While it is still early, the quartz-(carbonate)-like nature of mineralization, and the Ag-Sb-rich nature of the primary Zn-Pb mineralization could suggest this is similar to the structurally hosted Zn-Pb-Ag-(Sb) veins found in metasedimentary belts around the world such as Coeur d’Alene in Idaho or Keno Hill in Yukon.

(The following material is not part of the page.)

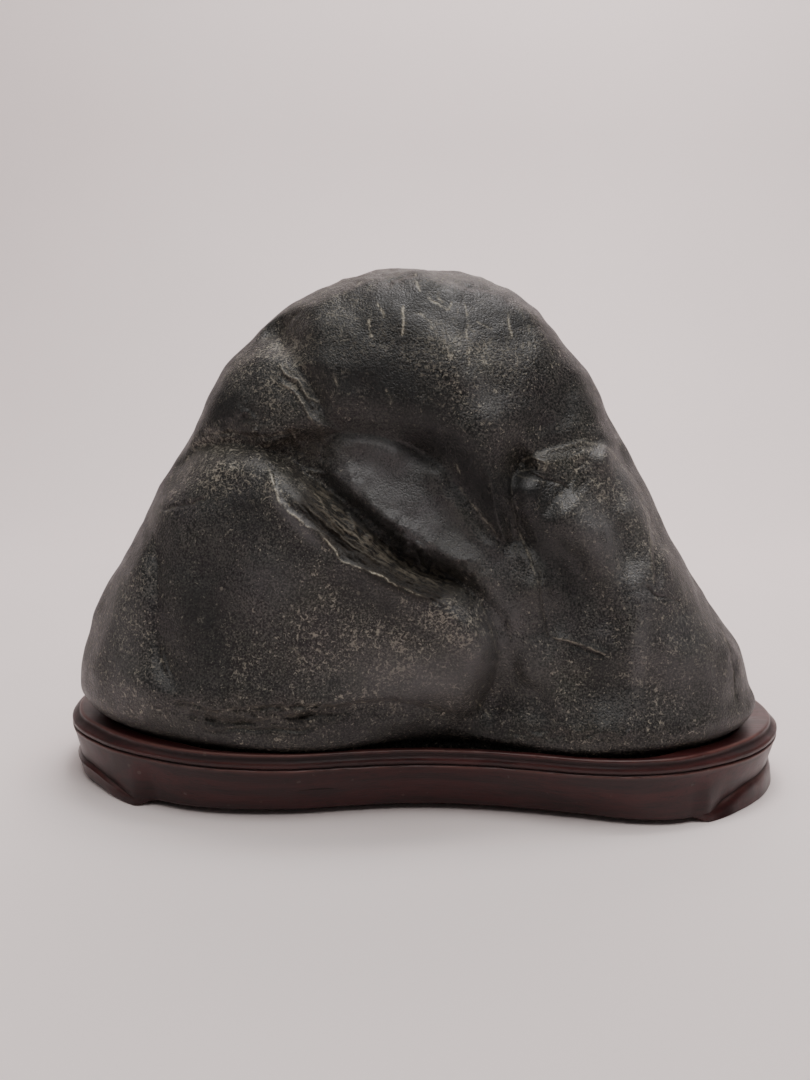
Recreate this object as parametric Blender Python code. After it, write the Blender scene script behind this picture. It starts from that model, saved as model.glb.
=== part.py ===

The company is funded for a strong initial >5 000 m (16 404 ft) drill program this spring targeting both known areas of mineralization identified from surface work as well as strong and robust geophysical and geochemical anomalies which point to mineralization at depth. The kilometric size and scope of the system, as identified through systematic soil sampling and geophysical tools, potentially point to a very large body of mineralization. Comparable silver districts, including the Keno Hill district of the Yukon – 23 300 hectares (53 576 acres) – are comparable in size to Sterling’s 13 500 hectares (32 124 acres) land package. Led by a team and advisory board that have been part of some of the top discoveries in Canada over the last 10 years and a host of preliminary work and target generation done to date, investors can now look forward to an exciting inaugural drill campaign. While early, it is clear that there is a robust high-grade silver target in northwest Newfoundland.